Prior LLM-assisted screening studies rely on outdated models, Cochrane datasets, and fixed configurations, overlooking calibration, generalizability, and configuration sensitivity. To address these limitations, we propose OLIVER—an open-source framework designed for real-world, non-Cochrane systematic reviews. OLIVER is the first to empirically expose severe miscalibration (quantified by Expected Calibration Error, ECE) in mainstream LLMs for screening tasks. Methodologically, it introduces a lightweight Actor-Critic dual-model architecture that synergistically integrates prompt engineering with multi-strategy ensemble scoring—namely, majority voting, confidence-weighted aggregation, and threshold-based fusion—to jointly enhance discriminative accuracy and confidence reliability. Evaluated on two real-world systematic review projects, OLIVER reduces ECE by 37–62%, improves AUC by 0.08–0.15, and maintains high specificity and scalability—demonstrating robust performance beyond synthetic or domain-restricted benchmarks.

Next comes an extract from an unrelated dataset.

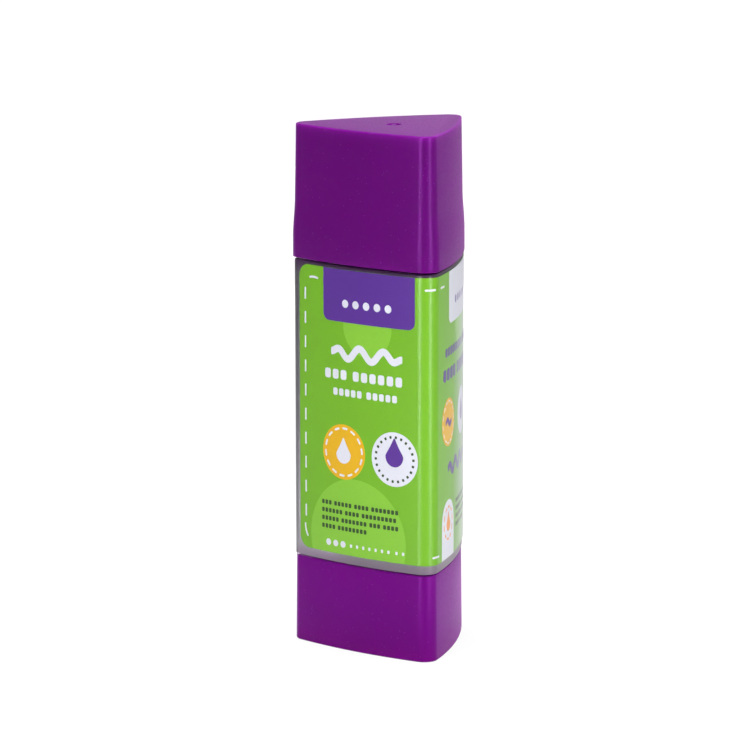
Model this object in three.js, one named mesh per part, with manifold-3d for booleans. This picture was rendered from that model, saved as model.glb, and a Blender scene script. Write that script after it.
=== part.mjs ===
// A twist-up glue stick of rounded triangular section, with its cap on.
// Millimetres, +Z up. The origin is on the turning axis, at the underside of the base.
// The wide printed face looks along -Y, between the corners at -30 and 210 degrees.

import * as THREE from 'three';
import { mergeVertices } from 'three/addons/utils/BufferGeometryUtils.js';
import Module from 'manifold-3d';

const wasm = await Module();
wasm.setup();

// Driving dimensions of the section
const boreRadius = 8.3;
const tubeWall = 0.9;
const airGap = 0.86;
const shellWall = 1.2;
const cornerRadius = 2.5;
const sideBulge = 1.06;

// Driving heights
const baseHeight = 15.6;
const shellHeight = 53.8;
const capHeight = 24;
const neckHeight = 9.3;
const spigotLength = 4.4;
const seamGap = 0.3;

// Base
const baseFloor = 1.6;
const baseWall = 1.2;
const baseTopInset = 0.15;
const baseTopEdge = 0.5;
const baseFootEdge = 0.3;
const collarWall = 0.8;
const collarDrop = 0.6;
const hubWall = 1.9;
const socketLift = 3.1;

// Barrel
const shellFlare = 0.07;
const shellEdge = 0.35;
const deckThickness = 1.2;
const webThickness = 1.4;
const beadHeight = 0.2;
const beadWidth = 1.2;
const beadBelowRim = 3.4;
const ribDepth = 0.4;
const ribWidth = 1;
const ribBelowRim = 2;
const ribCount = 3;

// Cap
const capWall = 1.2;
const capTop = 1.6;
const capTopInset = 0.2;
const capRimFlare = 0.38;
const capTopEdge = 0.45;
const capRimEdge = 0.25;
const flareStart = 3.5;
const flareLength = 7.5;
const skirtWall = 0.8;
const skirtLift = 1.1;
const gussetThickness = 0.8;
const gussetHeight = 16;
const dimpleRadius = 1.38;
const dimpleDepth = 0.35;
const gateRadius = 0.45;
const gateHeight = 0.25;

// Spindle
const lead = 6;
const starts = 2;
const coreRadius = 2.2;
const ridgeHeight = 0.8;
const ridgeRootWidth = 1.4;
const ridgeCrestWidth = 0.9;
const journalRadius = 2.7;
const footRadius = 2.6;
const flangeRadius = 4.4;
const flangeThickness = 1;
const tipLength = 1.6;

// Carrier
const cupHeight = 9.4;
const cupWall = 0.8;
const cupFloor = 1.5;
const nutHeight = 4.5;
const nutWall = 0.85;
const floorLift = 1.1;
const lugLength = 1.8;
const lugThickness = 0.9;

// Paste and label
const glueBelowRim = 1;
const glueEdge = 0.6;
const labelThickness = 0.12;
const labelTopMargin = 0.6;
const labelFootMargin = 1.6;
const labelEndMargin = 0.55;
const labelCornerRadius = 2.3;

// Clearances
const runningGap = 0.25;
const threadGap = 0.15;
const plugGap = 0.1;
const castGap = 0.1;
const filmGap = 0.05;
const bladeMargin = 3;

// How far cutters run past a face, and how far joined shapes sink into each other
const overrun = 1;
const weld = 0.5;

// Facets
const cornerSteps = 8;
const sideSteps = 6;
const roundSteps = 48;
const smallRoundSteps = 32;
const threadSteps = 12;
const grooveSteps = 3;
const edgeSteps = 3;
const flareSteps = 6;

// The section is three corner arcs joined by three flat arcs with the same tangents
const faceDistance = boreRadius + tubeWall + airGap + shellWall;
const cornerDistance = 2 * (faceDistance - cornerRadius - sideBulge);
const chordDistance = cornerDistance / 2 + sideBulge;
const sideCentre = (cornerDistance ** 2 - chordDistance ** 2) / (2 * chordDistance - cornerDistance);
const sideRadius = chordDistance + cornerRadius + sideCentre;
const thirdTurn = 2 * Math.PI / 3;
const sideHalfAngle = Math.atan2(cornerDistance * Math.sin(thirdTurn / 2), cornerDistance / 2 + sideCentre);
const cornerHalfAngle = thirdTurn / 2 - sideHalfAngle;
const frontSide = -Math.PI / 2;
const ribAngles = Array.from({ length: ribCount }, (_, rib) => frontSide + rib * 2 * Math.PI / ribCount);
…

Introduction: Recent work suggests large language models (LLMs) can accelerate screening, but prior evaluations focus on earlier LLMs, standardized Cochrane reviews, single-model setups, and accuracy as the primary metric, leaving generalizability, configuration effects, and calibration largely unexamined. Methods: We developed OLIVER (Optimized LLM-based Inclusion and Vetting Engine for Reviews), an open-source pipeline for LLM-assisted abstract screening. We evaluated multiple contemporary LLMs across two non-Cochrane systematic reviews and performance was assessed at both the full-text screening and final inclusion stages using accuracy, AUC, and calibration metrics. We further tested an actor-critic screening framework combining two lightweight models under three aggregation rules. Results: Across individual models, performance varied widely. In the smaller Review 1 (821 abstracts, 63 final includes), several models achieved high sensitivity for final includes but at the cost of substantial false positives and poor calibration. In the larger Review 2 (7741 abstracts, 71 final includes), most models were highly specific but struggled to recover true includes, with prompt design influencing recall. Calibration was consistently weak across single-model configurations despite high overall accuracy. Actor-critic screening improved discrimination and markedly reduced calibration error in both reviews, yielding higher AUCs. Discussion: LLMs may eventually accelerate abstract screening, but single-model performance is highly sensitive to review characteristics, prompting, and calibration is limited. An actor-critic framework improves classification quality and confidence reliability while remaining computationally efficient, enabling large-scale screening at low cost.